Voici une bande dessinée, qui, pour une raison encore mystérieuse, faisait partie de ma pile "bd en attente". Peut-être que devant le flot d'éloges inondant ce récit , j'avais peur, soit d'être déçu, soit frustré de n'avoir pas su dénicher plus tôt cette fabuleuse pépite. Ayant eu pourtant connaissance de la trame du livre, j'ai été littéralement bluffé par la maîtrise du sujet. Une approche calme, méthodique presque chirurgicale de la pédophilie. Il est des livres qui nous prennent à la gorge, "pourquoi, j'ai tué Pierre" en fait évidemment partie. Le récit d'Olivier Ka est poignant, et encore plus que l'acte lui-même, répugnant, ce sont les dernières pages du récit qui m'ont bouleversé (en fait, les 30 dernières pages). A l'image d'Alfred, dans le récit, on reste sans voix. Cette voix off, tout au long de ces dernières superbes pages de paysage, raisonne encore dans ma tête tant le drame est y à la fois présent et pesant. Dans le film "Adèle H." de François Truffault, la dernière phrase était (si ma mémoire est bonne) : "je n'ai plus de haine, non, j'ai dépassé la haine". Je pense que l'on peut appliquer cette phrase à la conclusion de ce bouleversant livre.
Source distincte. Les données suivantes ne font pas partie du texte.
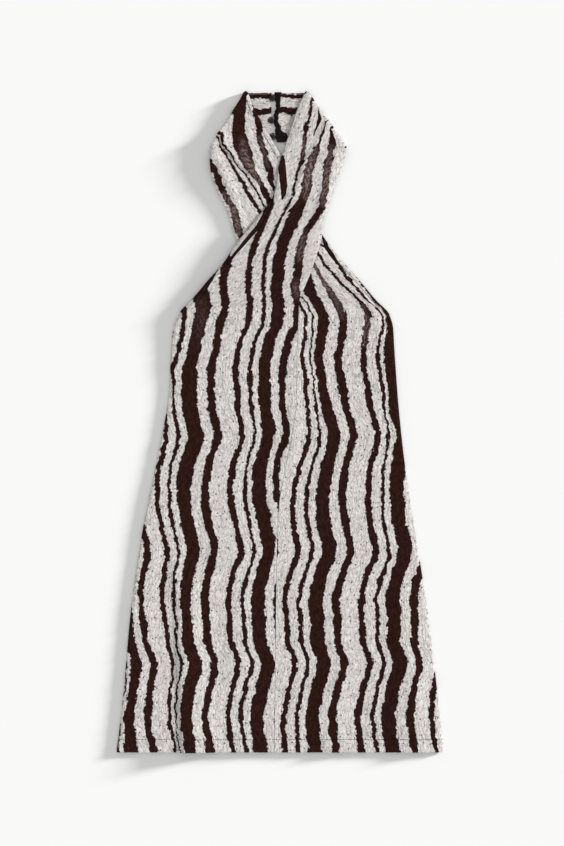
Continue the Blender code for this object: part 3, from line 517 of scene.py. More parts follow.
def front_sheet(stations, folds, side, band_end, pattern, shares, marks, stretch_and_sheen):
    """Fine middle sheet of a front half with its cloth coordinates, row by row."""
    values = np.array([row[1:] for row in stations])
    corner_a = plan(values[:, 0], values[:, 1])
    corner_b = plan(values[:, 2], values[:, 3])
    steps = np.linalg.norm(
        np.diff(corner_a, axis=0), axis=1) + np.linalg.norm(np.diff(corner_b, axis=0), axis=1,
    )
    knots = np.concatenate([[0.0], np.cumsum(steps / 2.0)])
    underarm = knots[[row[0] for row in stations].index("underarm")]
    seam_top = stations[[row[0] for row in stations].index("underarm")][4]
    places = np.linspace(0.0, knots[-1], int(knots[-1] / ROW_SPACING) + 1)
    hem_rows = HEM_DEPTH + np.array([-0.0016, -0.0006, 0.0, 0.0006, 0.0016])
    places = places[np.abs(places - HEM_DEPTH) > 0.0022]
    places = np.sort(np.concatenate([places, hem_rows]))
    table = smooth(knots, values, places)
    pattern_at = smooth(knots, np.array(shares), places)
    seam = np.array(CENTRE_SEAM)
    sewn = table[:, 3] <= seam_top + 1e-6
    on_seam = smooth(seam[:, 0], seam[:, 1:2], table[:, 3])[:, 0] + side * GAP / HEM_WIDTH
    b_across = np.where(sewn, on_seam, table[:, 2])
    edge_a = plan(table[:, 0], table[:, 1])
    edge_b = plan(b_across, table[:, 3])
    width = np.linalg.norm(edge_b - edge_a, axis=1)
    distance = np.array([column_distances(w) for w in width])
    share = distance / width[:, None]
    flat = edge_a[:, None, :] + (edge_b - edge_a)[:, None, :] * share[:, :, None]
    x, y = flat[..., 0], flat[..., 1]
    rise, a_low, b_low, b_free = (table[:, k][:, None] for k in (4, 5, 6, 7))
    height = rise + fold_height(folds, x, y)
    height = a_low + (height - a_low) * roll(distance, EDGE_ROLL)
    free = b_low + (height - b_low) * roll(width[:, None] - distance, EDGE_ROLL)
    height = height + (free - height) * b_free
    points = np.stack([x, y, height * MM], axis=-1)
    extra = np.zeros_like(x)
    below_stitch = places[:, None] < HEM_DEPTH
    extra += np.where(below_stitch, HEM_STEP, 0.0)
    extra -= 0.0004 * np.exp(-(((places[:, None] - HEM_DEPTH) / 0.0011) ** 2))
    armhole = (places[:, None] > underarm) & (distance < ARMHOLE_HEM)
    extra = np.where(armhole, ARMHOLE_STEP, extra)
    u = np.zeros_like(x)
    places_of = np.array(pattern, float)[:, None]
    for i in range(len(places)):
        u[i] = smooth(pattern_at[i], places_of, share[i])[:, 0]
    along = np.linalg.norm(np.diff(flat, axis=0), axis=2)
    v = np.concatenate([np.zeros((1, x.shape[1])), np.cumsum(along, axis=0)]) / UNIT
    u = u - sway(v)
    mark = line_field(marks, x, y)[0]
    # paler brown on the stripes: stretched cloth, and in part a painted sheen on the lit fold ridges
    stretch_and_sheen_amount = line_field(stretch_and_sheen, x, y)[1]
    above = places[:, None] > underarm
    edge = np.where(above, distance / UNIT, 99.0)
    stretch = np.abs(np.gradient(u, axis=1) / np.gradient(distance, axis=1)) * UNIT
    arm = np.searchsorted(places, underarm)
    on_strap = x[arm, 0] / UNIT - side * distance / UNIT
    grain = np.where(above, on_strap, x / UNIT - sway(v))
    sheet = {
        "marks": np.stack([mark, stretch_and_sheen_amount], axis=-1),
        "trim": np.stack([edge, np.clip(stretch, 0.25, 2.5)], axis=-1),
        "grain": grain,
        "mark_lines": marks,
        "points": points,
        "outer": WALL / 2.0 + extra,
        "inner": np.full(x.shape, WALL / 2.0),
        "u": u,
        "v": v,
        "sewn": sewn,
        "distance": distance,
        "share": share,
        "band_from": len(places) + TURN_ROWS // 2,
    }
    add_turn(sheet)
    add_band(sheet, band_end)
    return sheet


def extend(sheet, points, outer, inner, u, v, marks):
    rows = len(points)
    trim = np.repeat(sheet["trim"][-1:], rows, axis=0)
    trim[..., 1] = 1.0
    sheet["marks"] = np.concatenate([sheet["marks"], marks])
    sheet["trim"] = np.concatenate([sheet["trim"], trim])
    sheet["grain"] = np.concatenate([sheet["grain"], np.repeat(sheet["grain"][-1:], rows, axis=0)])
    sheet["points"] = np.concatenate([sheet["points"], points])
    sheet["outer"] = np.concatenate([sheet["outer"], outer])
    sheet["inner"] = np.concatenate([sheet["inner"], inner])
    sheet["u"] = np.concatenate([sheet["u"], u])
    sheet["v"] = np.concatenate([sheet["v"], v])
    sheet["sewn"] = np.concatenate([sheet["sewn"], np.zeros(rows, bool)])


def add_turn(sheet):
    """Half round by which the strap turns under at the side of the neck."""
    top = sheet["points"][-1]
    along = (top[-1] - top[0])[:2]
    out = np.array([-along[1], along[0]]) / np.linalg.norm(along)
    if np.dot(out, (top[0] - sheet["points"][-10][0])[:2]) < 0.0:
        out = -out
    radius = (top[:, 2] - REST) / 2.0
    rows = []
    for number in range(1, TURN_ROWS + 1):
        angle = math.pi / 2.0 - math.pi * number / TURN_ROWS
        row = top.copy()
        row[:, :2] += out[None, :] * (radius * math.cos(angle))[:, None]
        row[:, 2] = REST + radius + radius * math.sin(angle)
        rows.append(row)
    points = np.array(rows)
    count = len(points)
    turned = np.arange(1, count + 1)[:, None] * (math.pi * radius / TURN_ROWS / UNIT)[None, :]
    outer = np.repeat(sheet["outer"][-1:], count, axis=0)
    outer[-1] = WALL / 2.0
    inner = np.full(outer.shape, WALL / 2.0)
    u = np.repeat(sheet["u"][-1:], count, axis=0)
    v = sheet["v"][-1][None, :] + turned
    marks = np.zeros(u.shape + (2,))
    marks[..., 0] = line_field(sheet["mark_lines"], points[..., 0], points[..., 1])[0]
    marks[TURN_ROWS // 2 + 1:, :, 0] = -3.0
    extend(sheet, points, outer, inner, u, v, marks)


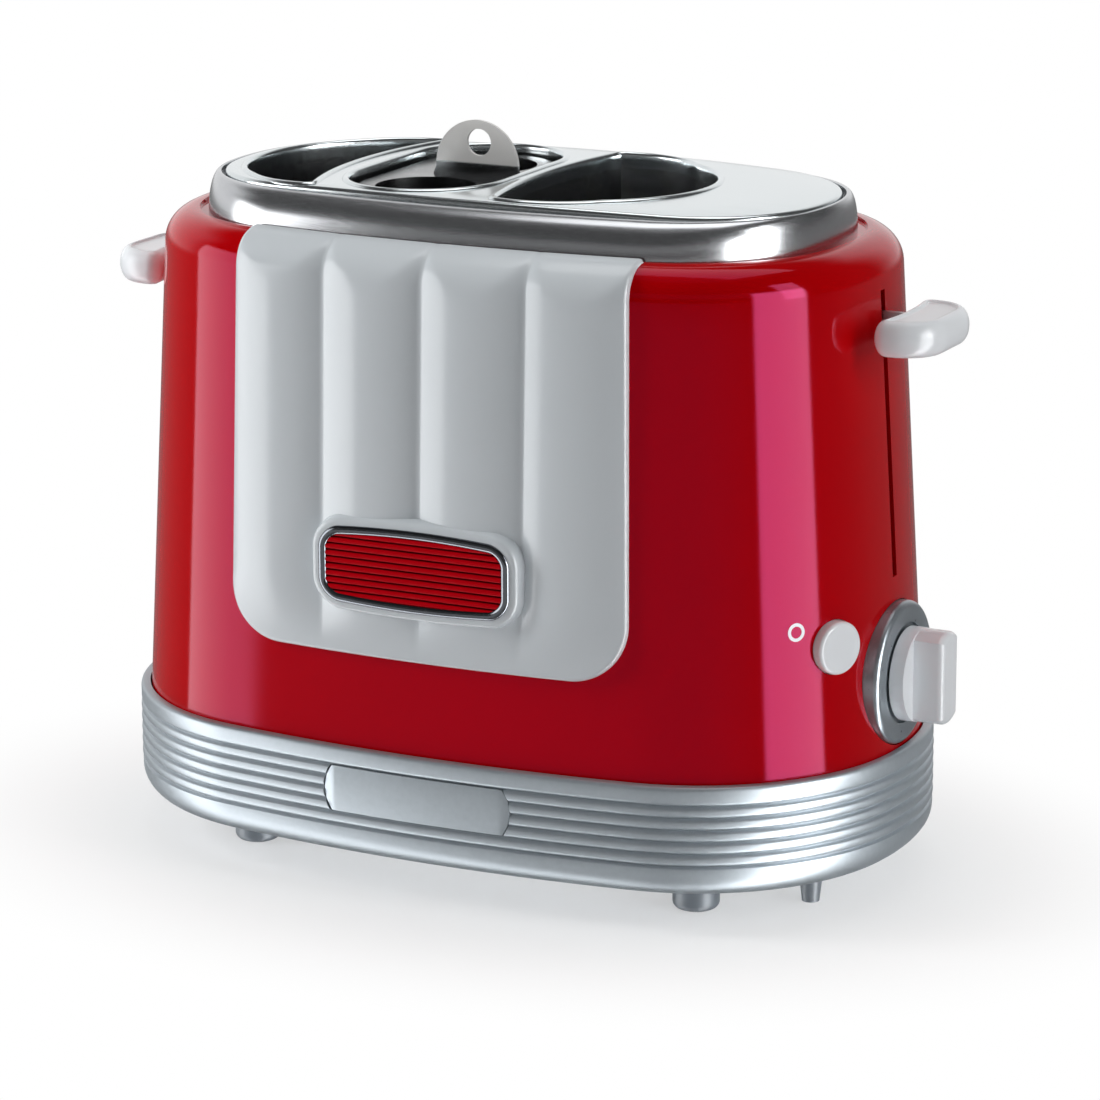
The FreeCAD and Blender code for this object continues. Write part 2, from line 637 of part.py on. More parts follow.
def opening_left(inset):
    far, near, corner = s.left_outer + inset, s.left_inner - inset, s.left_corner - inset
    reach = s.slot_reach - inset
    blend = far + 0.42 * (corner - far)
    round_x, round_y = (corner + blend) / 2 - 2, reach * 0.95
    return [(corner, -reach, round_x, -round_y), (corner, reach, near, 0.0),
            (blend, reach * 0.8, round_x, round_y), (blend, -reach * 0.8, far, 0.0)]


def opening_right(inset):
    near, corner, far = s.right_inner + inset, s.right_corner + inset, s.right_outer - inset
    reach = s.slot_reach - inset
    blend = far - 0.38 * (far - corner)
    round_x, round_y = (corner + blend) / 2 + 3, reach * 0.985
    return [(corner, reach, round_x, round_y), (corner, -reach, near, 0.0),
            (blend, -reach * 0.78, round_x, -round_y), (blend, reach * 0.78, far, 0.0)]


def opening_basket(inset):
    left, right = s.basket_left + inset, s.basket_right - inset
    middle, radius = (left + right) / 2, (right - left) / 2
    straight = s.slot_reach - inset - radius
    return [(right, -straight, middle, -straight - radius), (right, straight),
            (left, straight, middle, straight + radius), (left, -straight)]


def well(name, outline, inset, low, high):
    """A prism over one of the three opening outlines."""
    prism = new_body(name)
    pad(prism, draw_path(sketch(prism, name + "_outline", at=low), outline(inset)), "(%s) - (%s)" % (high, low))
    return prism


OPENINGS = (("left", opening_left), ("basket", opening_basket), ("right", opening_right))
pan = new_body("plate_pan")
pad(pan, draw_oval(sketch(pan, "pan_outline", at=LEDGE_TOP), s.plate_half_length, s.plate_half_depth), "plate_rim + 4")
hollow = new_body("plate_hollow")
pad(hollow, draw_oval(sketch(hollow, "hollow_outline", at=LEDGE_TOP + " - 1"),
                      s.plate_half_length - s.sheet, s.plate_half_depth - s.sheet), "plate_rim + 4")
hollow_dome = common("hollow_dome", hollow, ball("under_dome", "sheet"))
lips = [well(name + "_lip", outline, -s.lip_wall, "plate_top - lip_depth", "plate_top + 1")
        for name, outline in OPENINGS]
pan_sheet = cut("pan_sheet", pan, hollow_dome)
domed = common("plate_domed", fuse("plate_raw", pan_sheet, *lips), ball("over_dome", "0"))
throats = [well(name + "_throat", outline, 0.0, "plate_top - lip_depth - 1", "plate_top + 2")
           for name, outline in OPENINGS]
keep(cut("top_plate", domed, *throats))
liners = []
for name, outline in OPENINGS:
    wall = well(name + "_liner_wall", outline, -s.lip_wall, "plate_top - liner_depth", "plate_top - lip_depth")
    room = well(name + "_liner_room", outline, 0.0, "plate_top - liner_depth - 1", "plate_top - lip_depth + 1")
    liners.append(cut(name + "_liner", wall, room))
keep(group("opening_liners", liners))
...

L'illustration d'Alfred est à la hauteur du récit, et je ne peux que saluer cette association d'auteurs. Un livre à mettre à la portée de tous et qui, je l'espère, trouvera sa juste place dans les bibliothèques

Hervé28 - Chartres - 55 ans - 9 septembre 2011


prix essentiel du public Angoulême 2007 10 étoiles

Qu'ajouter à la très juste critique de Shelton ?
Je ne suis pas une grande lectrice de BD, mais c'est avec des albums de ce genre que j'apprends à aimer le genre et que j'y découvre des oeuvres profondes et fortes.
Un excellent travail de scénario et d'images, même si au départ, le dessin ne m'attirait pas. Il évolue au fil de l'histoire, utilise la photo, traduit la noirceur du récit.
Cet album a été récompensé par le prix Essentiel du Public au festival d'Angoulême 2007. Il le mérite amplement.